Buy Now Pay Later by Hillel Black late 40’s? I grew up in the forties when it was customary to save up for something if you wanted to buy it. Not that our parents were so virtuous; there was just no other way. By the time Hillel Black wrote this book, published in 1961, an explosion had occurred in the world of consumers. No more saving up! We had to have things right away whether we could afford them or not. The credit card, one of the chief detonators of this change, began in 1950. Hillel tells the story of Frank MacNamara, who went out to dinner, having carelessly left his wallet in his office. When it came time to pay, he was in for serious embarrassment. The next day he got together with some friends and formed the Diner’s Club – the first credit card.
Credit cards are only part of the story. Merchants caught on to a great vehicle for profit – selling debt. Department stores, furniture stores, and most prominently car dealerships got into the business of selling on time. Often the amount paid in interest exceeded the cost of the merchandise.
This could have been all right except that it became customary to conceal the true interest rate from the consumer by stating only the amount of the monthly payment. Sometimes a statement of the monthly interest rate obscured the actual annual interest rate. People found themselves over their heads; sometimes their only way out was suicide.
Anti-usury laws often did more harm than good. Few could secure loans meeting the standards of reputable low-interest institutions. In such conditions, loan sharks got toe holds and then became major (and ruthless) players.
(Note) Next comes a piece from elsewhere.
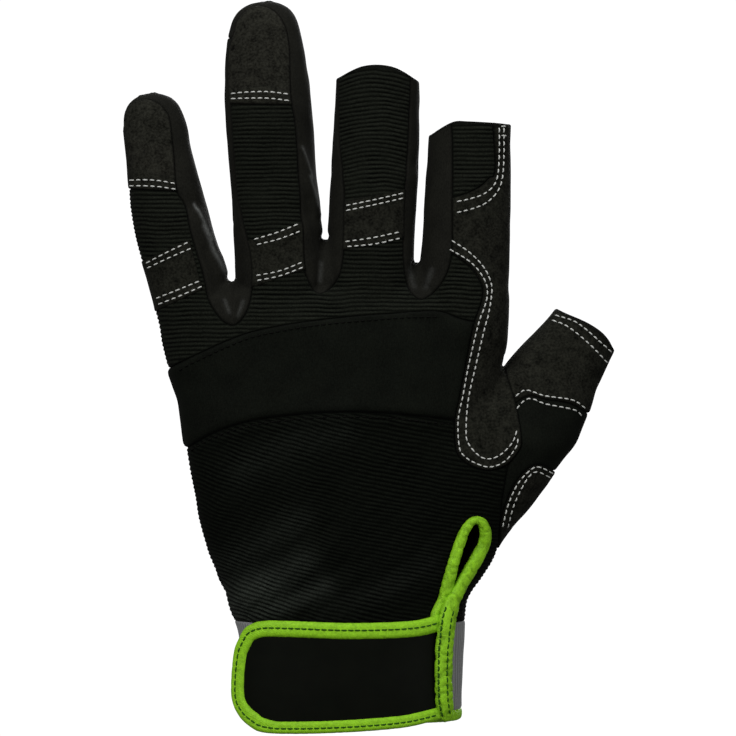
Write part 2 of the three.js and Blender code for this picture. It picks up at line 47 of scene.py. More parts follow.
# Hand and cloth sizes
PALM_LENGTH = 125.0
PALM_WIDTH = 108.0
PALM_DEPTH = 32.0
WRIST_WIDTH = 72.0
WRIST_DEPTH = 46.0
FINGER_CURL = 15.0
CURL_LENGTH = 125.0
THUMB_FORWARD = 14.0
WALL = 1.2
CUFF_HEIGHT = 32.6
HEM_HEIGHT = 4.8
OPENING_HEIGHT = 1.4
SEAM_BEHIND = 2.0
CURL_FROM = 0.85
THUMB_TURN = (0.46, 0.33)
SQUARENESS = {"finger": 2.25, "hand": 2.5, "web": 2.2}
TAPE_SQUARENESS = 2.3
# Rounded valleys where limbs of the form meet
FINGER_VALLEY = 0.5
PALM_VALLEY = 2.0
WEB_VALLEY = 1.2
THUMB_VALLEY = (1.5, 7)
# Box round the filled form
FORM_LOW = (-76.0, -30.0, -7.9)
FORM_HIGH = (91.0, 27.0, 236.0)
FAR_OFF = 6.0
# Ribs of the back, ribs of its lower part, and ribs round the elastic band
RIB_PITCH = 1.38
LOWER_RIB_PITCH = 1.32
CUFF_RIBS = 150
# Closing tab: how far it stands off the wrist and reaches, its crown and its back, and the pad under it
STRAP_LIFT = 2.9
TAB_REACH = 41.5
TAB_ROW = 40
TAB_RISE = 0.35
TAB_BACK = 0.6
TAB_CROWN_REACH = 8
PAD_TOP = 1.7
PAD_BOTTOM = 0.5
TAB_MESH = 0.8
# Top of the cloth that carries cuff pieces, and the binding round the wrist opening
WRIST_TOP = 60
HEM_TAPE_HEIGHT = 3.2
HEM_TAPE_HALF = (1.9, 1.1)

# Photo pixels used in the seam and stitch lines: size of one, and the middle of the wrist opening
PIXEL = 0.32
WRIST_PIXEL = (345.0, 722.0)
CAMERA_PLACE = (7.36, -1308.0, 113.28)
CAMERA_LENS = 200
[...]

I don’t know, but my guess is that credit is more firmly embedded in our way of doing business than it was sixty years ago. This book provides a picture of the amazing avarice in our species along with the very sad naiveté. Maybe Polonius’s much mocked platitude should actually be words to live by. Neither a borrower nor a lender be. If you are a lender, you risk losing your soul to greed. If you’re a borrower, you risk losing your shirt.